Alibalio graduated from the University of Dar es Salaam with a BSc. in Textile Design and in 2018. She has participated in exhibitions and residencies nationally and internationally including East Africa Art Biennale 2019, Nafasi Art Space, Tanzania, 2021, Modzi Arts, Zambia and Deveron Projects, UK. She was part of the second edition of Congo Biennial, DRC, 2022 and in the same year was nominated for the Henrike Gross Art Award and participated in the 2022 Asiko Art School with CCA Lagos Nigeria.

Sandra Wauye, (Kenyan, 1996)

Sandra Wauye, a painter and ceramicist based in Mombasa, Kenya, attends to grief and trauma processing in her practice that unfolds at the intersection of community, cultural practices and healing rituals in contemporary society. Wauye’s expressive painting style in oil and oil pastel sticks features bold colours applied in thick loose strokes, and thinner controlled outlines, composing tableaus that fuse human and animal forms against vibrant, multi-coloured undefined environments.

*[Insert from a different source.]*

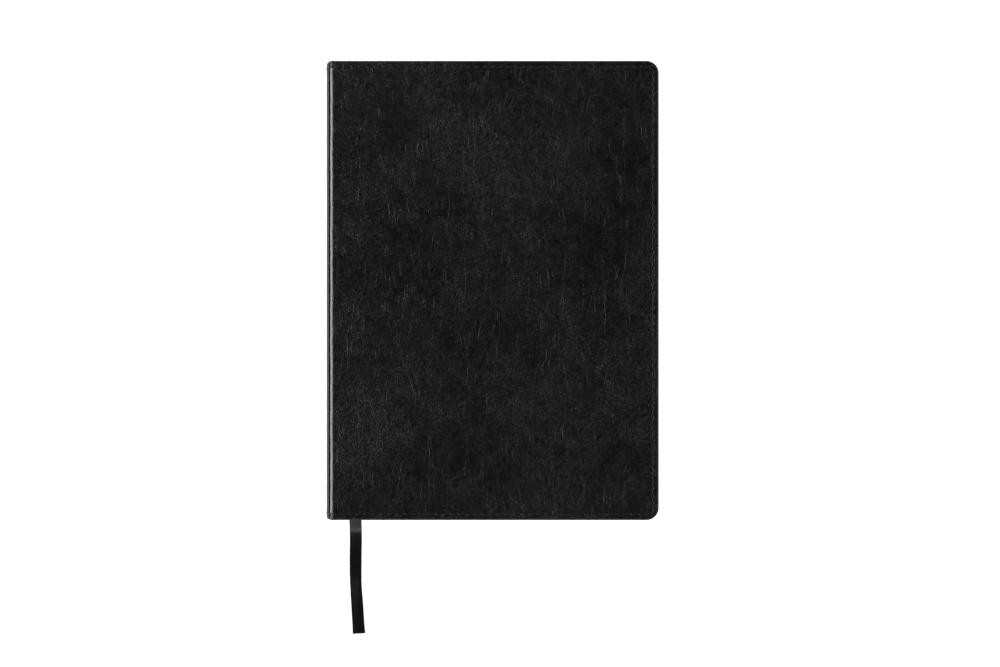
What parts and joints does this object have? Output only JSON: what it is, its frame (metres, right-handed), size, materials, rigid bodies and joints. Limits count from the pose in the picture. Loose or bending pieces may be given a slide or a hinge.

In Companions of the Earth, 2024, a great stylistic example of her work, Wauye paints two black women in vibrantly patterned garments, one in profile and the other facing outwards and in between them a dog, all this laid on a simulated textured background consisting of blue, pinks, yellow​​s and green loosely blended hues. The somber expressions on the faces of the two women as well as the dog suggest an attunement and reflection of an emotional bond, the relationship between humans and dogs as companions is one that is long documented.

In 2024, Wauye was one of three artists who participated in UJUZI, an artistic research and mentorship program with Nairobi Contemporary Art Institute and Untethered Magic which culminated in an exhibition at NCAI. She completed a residency at 32 Degrees East in Kampala in 2023, and in 2024 was a participating artist in the KLA ART Festival themed Care Instructions.